I Worked With Avital Ronell. I Believe Her Accuser. - Andrea Long Chu, Chronicle of Higher Education
That Avital’s defenders are left-wing academic stars is not particularly surprising if you’ve spent much time in the academy. The institution has two choices when faced with political radicals: Ax them, especially if they are graduate students, or promote them. Make them successful, give them awards, power, enormous salaries. That way, when the next scandal comes along — and it will — they will have a vested interest in playing defense.
[…]
A culture of critics in name only, where genuine criticism is undertaken at the risk of ostracism, marginalization, retribution — this is where abuses like Avital’s grow like moss, or mold. Graduate students know this intuitively; it is written on their bones. They’ve watched as their professors play favorites, as their colleagues get punished for citing an adviser’s rival, as funding, jobs, and prestige are doled out to the most obedient and obsequious. The American university knows only the language of extortion. “Tell,” it purrs, curling its fingers around your IV drip, “and we’ll eat you alive.”
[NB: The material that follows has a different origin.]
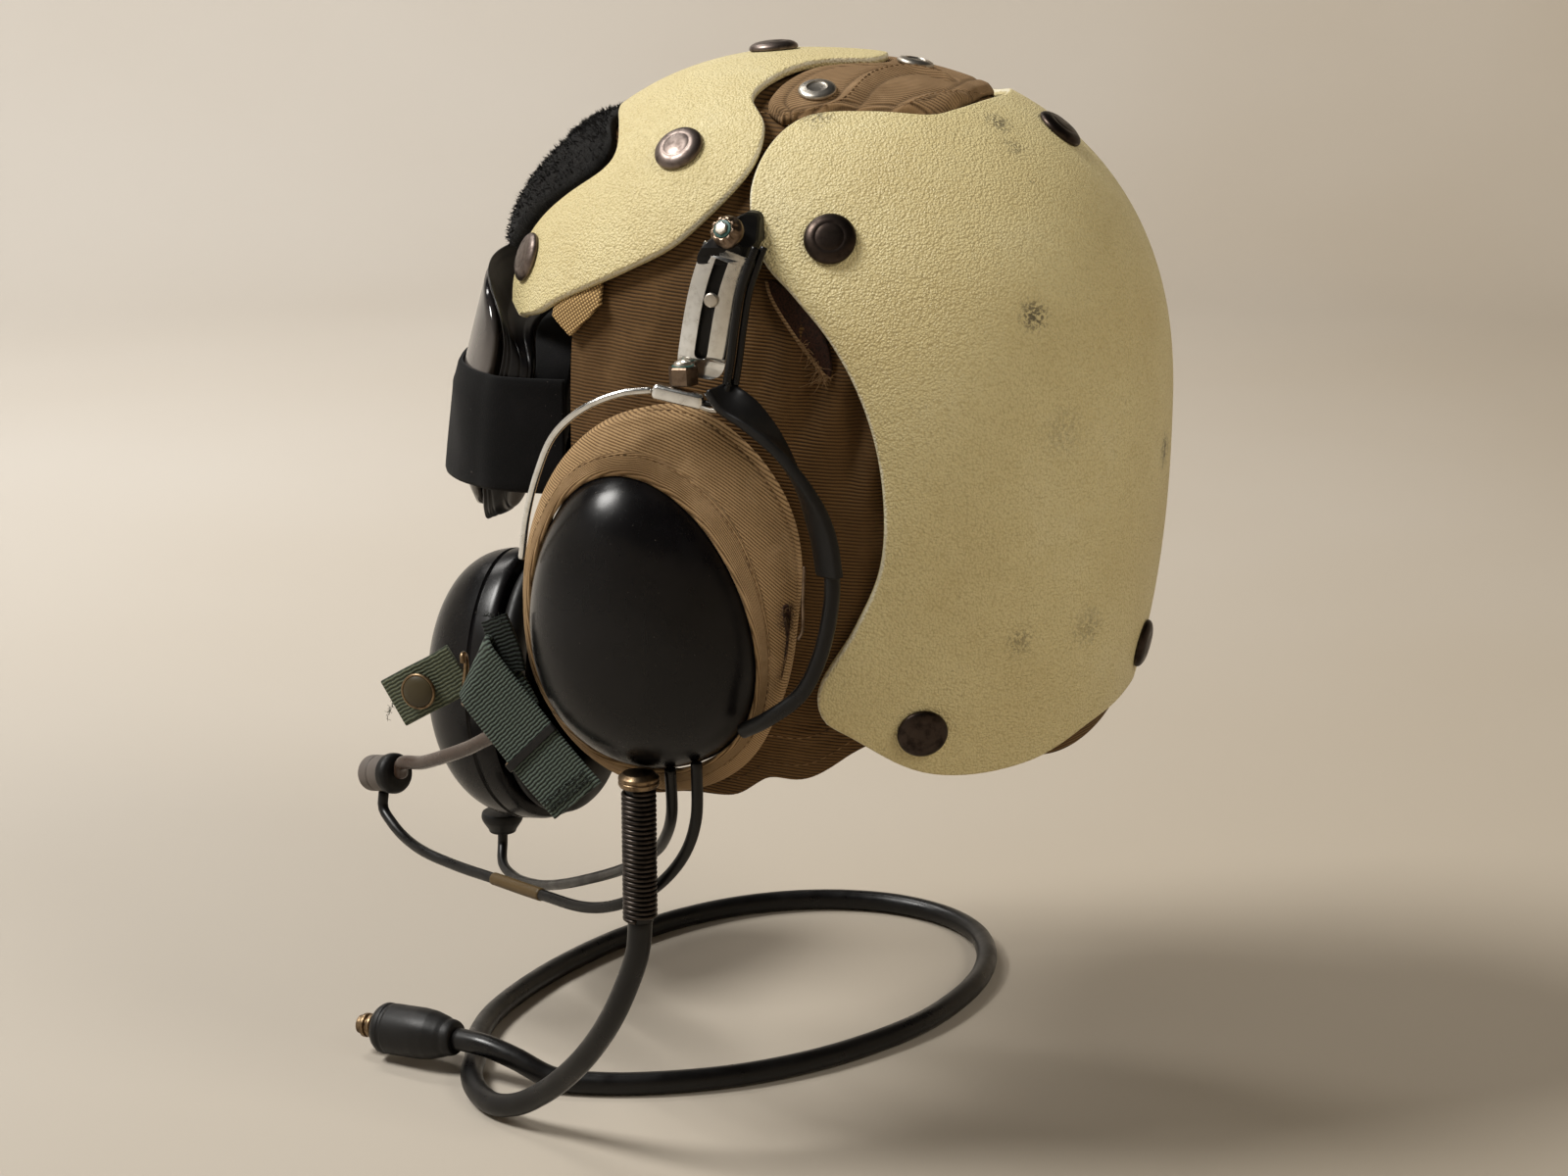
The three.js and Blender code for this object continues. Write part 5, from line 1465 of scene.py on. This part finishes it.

The Oral History of Four Loko in New York - Maxine Boulder, Grubstreet
I am a sucker for any kind of long form, pop-culture-oriented oral history see also: this A+ oral history of Wedding Crashers).
In 2010, Katy Perry’s “California Gurls” was the song of the summer, the iPhone 4 was cutting-edge smartphone technology, and oversized, camouflage-printed cans filled with hypercaffeinated super-booze were fueling New York’s party scene. Against all odds, that fluorescent drink — the notorious Four Loko — was completely legal and widely available, until it very quickly wasn’t. New York regulators shut down the party almost instantly, marking a definitive turning point in what the city and state would tolerate from alcohol marketers. But while it lasted, Four Loko’s run made it New York City’s go-to “blackout in a can.” This is the story of that run, as told by the people who lived it (or at least, the parts of it that they remember).
In fairness, I hated Four Loko when I was in high school.